19 Aug 2018
The mad genius of Mikhail Tal
Mikhail Tal was the 8th Chess World Champion. The Soviet Grandmaster is widely regarded as a creative genius and one of the best attacking players in the world.
He, once, stated that each chess game is as inimitable and invaluable as a poem.
Tal was also a highly regarded chess writer.
Here are more amazing details about the life and career of this icon.
Early years of the genius
Tal suffered from bad health in childhood, but was an exemplary student. He was allowed to attend the university only when he was 15.
He learned chess at the age of eight by watching his father play.
He qualified for the 1951 Latvian Championship and managed to finish ahead of his trainer.
At 20, he was the youngest player to win the Soviet Championship.

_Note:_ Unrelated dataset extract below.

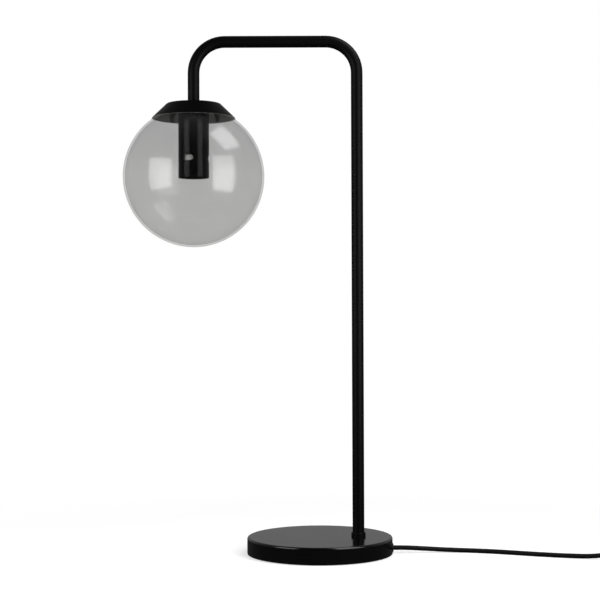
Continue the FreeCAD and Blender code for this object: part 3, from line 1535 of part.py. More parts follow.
along_x = Vector(1, 0, 0)
one_pin = Part.makeCylinder(value("pin_radius"), value("pin_length"), Vector(), along_x)
tip = [edge for edge in one_pin.Edges if edge.BoundBox.XMax < TOLERANCE]
root_length = value("pin_length + pin_root - pin_tip_radius")
root = Part.makeCylinder(value("pin_root_radius"), root_length, Vector(), along_x)
root.translate(along_x * value("pin_tip_radius"))
one_pin = one_pin.makeFillet(value("pin_tip_radius"), tip).fuse(root).removeSplitter()
pin_side = Vector(0, value("pin_spacing / 2"), 0)
pin_tips = Vector(value("plug_tail_x - plug_length - pin_length"), plug_in.y, plug_in.z)
plug_pins = plain_feature(
    "plug_pins",
    Part.makeCompound([one_pin.translated(pin_side * side) for side in (-1, 1)]),
    Placement(pin_tips, Rotation()),
)

# Check and write

NODES = [
    base_cover, base_weight, base_pad, foot_collar, base_nipple, base_washer, base_nut,
    cord_bush, cord_clamp, clamp_screws, cord_inner, live_wire, neutral_wire,
    arm_tube, top_nipple, cap, globe_clips, globe,
    holder_sleeve, holder_washer, holder_nuts, holder_bracket, bracket_screws,
    holder_body, screw_shell, centre_contact, holder_terminals, terminal_screws,
    cord_lead, switch_lower, switch_upper, switch_rocker, switch_screws, switch_contacts,
    cord_tail, cord_coil, cord_end, coil_tie, plug_body, plug_pins,
]
doc.recompute()
for thing in doc.Objects:
    if "Invalid" in thing.State or "Error" in thing.State:
        raise RuntimeError(f"{thing.Name} failed: {thing.State}")
for node in NODES:
    if node.Shape.isNull() or not node.Shape.isValid():
        raise RuntimeError(f"{node.Label} has no valid shape")
os.makedirs("parts", exist_ok=True)
for node in NODES:
    node.Shape.exportStep(os.path.join("parts", f"{node.Label}.step"))
print(f"{len(NODES)} nodes written")
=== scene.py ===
"""Dresses the table lamp: camera, cords, finishes, small visible parts, floor and soft light.

Blender's objects are in metres in the lamp's own frame: +Z up, the table at z = 0 and the
middle of the base at the origin. The sizes in the classes are in millimetres, apart from
those of the camera and the studio, which are in metres.
"""

import logging
import math
from dataclasses import dataclass, field
from enum import Enum
from typing import Any, Iterable, Mapping, Optional, Sequence, Union

import bmesh
import bpy
from mathutils import Matrix, Vector


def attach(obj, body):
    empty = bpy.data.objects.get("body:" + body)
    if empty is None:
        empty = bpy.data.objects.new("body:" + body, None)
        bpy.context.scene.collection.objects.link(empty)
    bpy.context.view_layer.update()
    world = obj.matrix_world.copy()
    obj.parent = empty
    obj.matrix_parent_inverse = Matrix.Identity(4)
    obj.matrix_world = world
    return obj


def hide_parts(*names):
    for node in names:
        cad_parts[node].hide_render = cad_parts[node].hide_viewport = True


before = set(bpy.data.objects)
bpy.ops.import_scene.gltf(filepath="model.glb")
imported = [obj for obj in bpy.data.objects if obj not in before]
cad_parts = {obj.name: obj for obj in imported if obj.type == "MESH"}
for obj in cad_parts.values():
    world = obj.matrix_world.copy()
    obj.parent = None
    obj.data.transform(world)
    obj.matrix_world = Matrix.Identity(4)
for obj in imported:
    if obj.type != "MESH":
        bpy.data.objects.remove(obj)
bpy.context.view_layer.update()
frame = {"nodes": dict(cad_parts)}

MM = 0.001
HEAD_X = -0.1345

Colour = tuple[float, float, float, float]
Point = tuple[float, float, float]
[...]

On his way to the World Championship
Tal defeated several of the world's top players on his way to becoming a Grandmaster.
He won gold in three Student Olympiads without losing a single match.
Tal won the Soviet Championship in 1957 and retained it successfully in 1958.
Eventually, he won the Candidate's Tournament in 1959, and the following year defeated the reigning champion Mikhail Botvinnik to become the World Champion.
Other achievements of this chess icon
In 1961, Tal lost the World Championship to Botvinnik and then his chronic health problems began taking a toll on his performances.
He regained form during 1970s and played a record 86 games without losses (47 wins and 39 draws) in 1972-73.
1973-74 saw him playing another 95 games without losses, thus making him the holder of the two longest winning streaks in chess.
Tal's unique playing style
Naturally witty, artistic and impulsive, Tal led a life of chess playing, heavy drinking and chain smoking.
He was called 'The Magician from Rica' and was the archetype of the attacking player.
Tal was fearless in his approach, often sacrificing pieces to create a breakthrough.
Along with Capablanca and Fischer, Tal has been regarded as the player opponents were most afraid of.